I’m not going to lie, I’m not a big fan of Tadanori Yokoo’s paintings (some are OK, some others… just not my taste). However, the building is all sorts of amazing. As usual, no pictures inside allowed, but the exterior can give you an incomplete idea of what to expect. This will be about light, colors and mirrors.
When you visit, make sure you look at and through all the windows, some are mirrors, some are not, and they modify reality in a pretty interesting way, for example, the way the garden looks and feels like in the mirrors is very different from what it looks and feels like firsthand.
Every time I visit it, I start imagining living in a similar house (with less flashy colors).

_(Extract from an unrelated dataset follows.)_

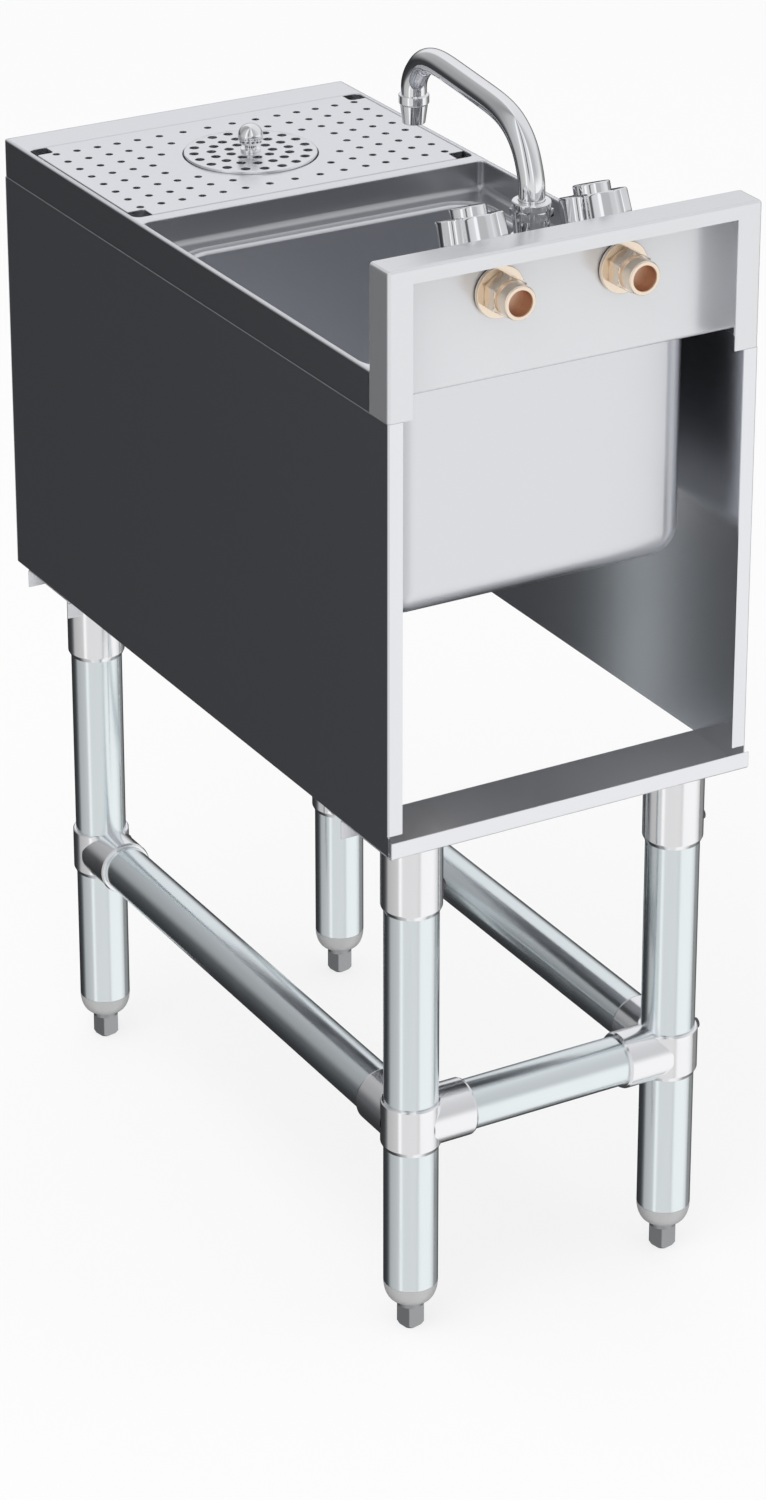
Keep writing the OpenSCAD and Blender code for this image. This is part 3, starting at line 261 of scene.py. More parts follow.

I’m a big fan of the fish pond that runs underneath the living room for example.
Don’t miss the tower either, even if you have a fear of heights (I do).
I just realized that while I’ve been quite a few times there now (four? five times?) I pretty much always went later in the afternoon. The sun being in the opposite direction in the morning, the house must look pretty different then. I got to try to visit it in the morning next time I go.
After that, it was time to back to the port and wait in line for the boat back to Takamatsu.
One last piece of advice, when you visit Teshima during the Setouchi Triennale, especially if you want to return to Takamatsu, go back to the port well ahead of time if you want to be able to get on the boat. However, also know that there is a new boat directly linking Karato to Takamatsu if you’re on the other side of the island.